Generally, this pattern splits IaC into data and src directories at the top level with their configuration connected by terragrunt.hcl files at different levels of the file hierarchy. In this example, the public project-factory module is used to create projects for team1 and team2 categories, while maintaining separate state files using the Terragrunt's configuration. As described in the diagram below, the state files for each category would be stored in the following GCS bucket URL paths:

Team1 -  gcs://<bucket>/data/team1/default.state
Team2 -  gcs://<bucket>/data/team2/default.state

This is enabled by the root terragrunt.hcl file located under the repository root, defining a dynamic remote-back-end configuration that is set at the subdirectory level.

# Root -> terragrunt.hcl

remote_state {
  backend = "gcs"
  config = {
    bucket   = local.vars.bucket_prefix
    prefix   = path_relative_to_include()
    project  = local.vars.root_project
    location = local.vars.region
  }
}

Under the subdirectory for team1, the include block is defined and the path variable is set relative to the root configuration.

# Root -> data -> team1 -> terragrunt.hcl

include "root" {
  path = find_in_parent_folders()
}

Dynamic source configuration

An additional configuration defined in the terragrunt.hcl file for team1 is the terraform block. This specifies that the source code for the data configuration describing the resources for this directory will be implemented by following terraform -> source code. Terragrunt manages a temporary instance of the source code inside a directory .terragrunt-cache, absolving the developer from maintaining several instances of the code base in different data subdirectories.

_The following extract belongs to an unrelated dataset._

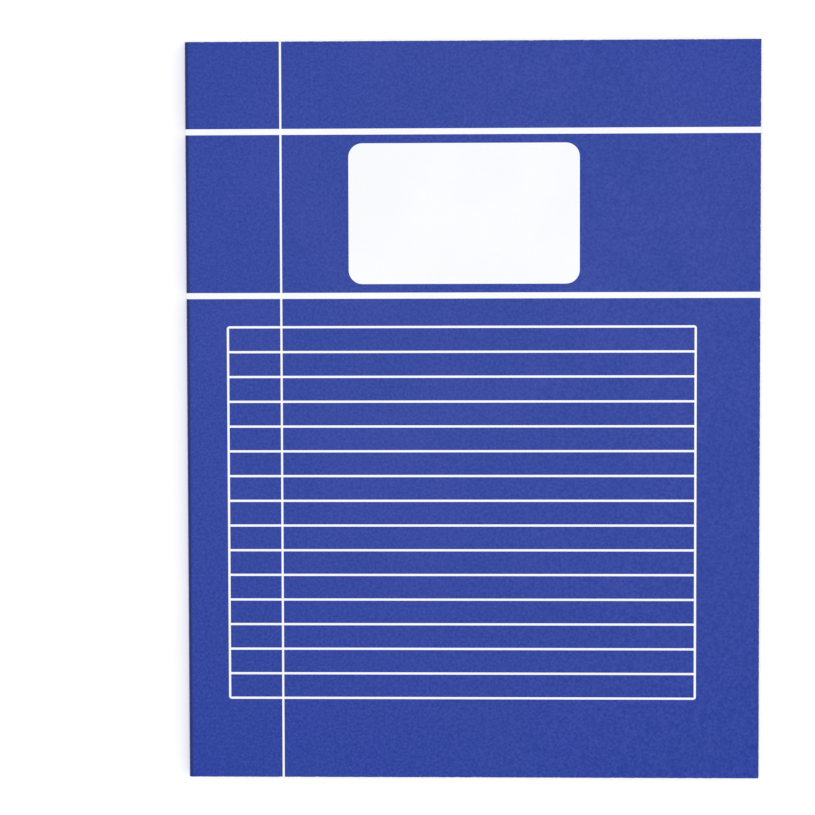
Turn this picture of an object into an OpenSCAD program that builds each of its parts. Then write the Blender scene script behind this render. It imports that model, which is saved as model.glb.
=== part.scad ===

# Root -> data -> team1 -> terragrunt.hcl

terraform {
  # Pull the terraform configuration from the local file system. Terragrunt will make a copy of the source folder in the
  # Terragrunt working directory (typically `.terragrunt-cache`).
  source = "../..//src"

  # Files to include from the Terraform src directory
  include_in_copy = [
    "main.tf",
    "variables.tf",
    "outputs.tf",
    "provider.tf"
  ]
}

In this example, the terraform configuration of a local source code module in src/ is provided, which simply invokes the public project-factory module by flattening the specifications provided in default and data directories. In practice, instead of local ones this can be modules hosted in private or public registries implementing IaC blueprints for common use-cases -- eg. Projects and supporting resoources for Data Platform Teams and Application Teams.

Requirements

A few resoures need to be created before running terragrunt. Either use the terraform scripts under setup folder or follow manual steps given below. In either case make sure individual running the steps have folder creator, project creator and storage admin roles.

Setup by terraform scripts

  1. cd setup
  2. Create a terraform.tfvars from the sample with the correct org_id, billing_account, default region and bucket name where state will be stored.
  3. This creates resources that are needed to run the sample terragrunt project factory.
  • "terragrunt_test" folder under org
  • "terragrunt-seedproject" project under "terragrunt_test" folder
  • "terragrunt-iac-core-bkt" GCS Bucket for storing state
  • "Team1" and "Team2" folders
  • Generate root.yaml and defaults.yaml files inside the teams' directoriees from template files.
terraform init
terraform plan
terraform apply

Manual setup

  • Create two Folders where Terragrunt will create projects. Add corresponding folders id's in data/team/defaults.yaml and data/team2/defaults.yaml
  • Create a Project to store terraform state and a gcs bucket in that project.
  • Add project_id and gcs_bucket name in root.yaml.

How to run

Steps 2 to 5 can be skipped if you ran the setup scripts

  1. Install Terragrunt
  2. Create folders in your organization; similar to team1, team2 as shown in sample.
  3. Create project files in data <category> projects similar to *.yaml.sample files provided to project specific configurations.
  4. Create defaults.yaml file for each category similar to defaults.yaml.sample file provided for common configurations.
  5. Create root.yaml file similar to root.yaml.sample for remote backend configurations.
terragrunt run-all init
terragrunt run-all plan
terragrunt run-all apply

Note: terragrunt plan or apply can be run directly in subdirectories (ie. data/team1 etc) with a terragrunt.hcl file, to create resources for each team. This is useful for separating pipelines. terragrunt run-all is useful for runnning all deployments at once and in parallel.

Variations

Resources

TODO

  1. Update example with different service accounts for team directories
  2. Create branches for variations. Variations can be like, integrating with FAST Fabric project factory pattern eg.

Caveats

  • Terragrunt has restrictions when it comes to integrating with Hashicorp's Terraform Cloud or Terraform Cloud Enterprise platform. TL;DR: You can still use TCE/TC for storing states, monitoring and auditing but cannot use the UI for Terraform runs. Initiating runs using the CLI is still possible.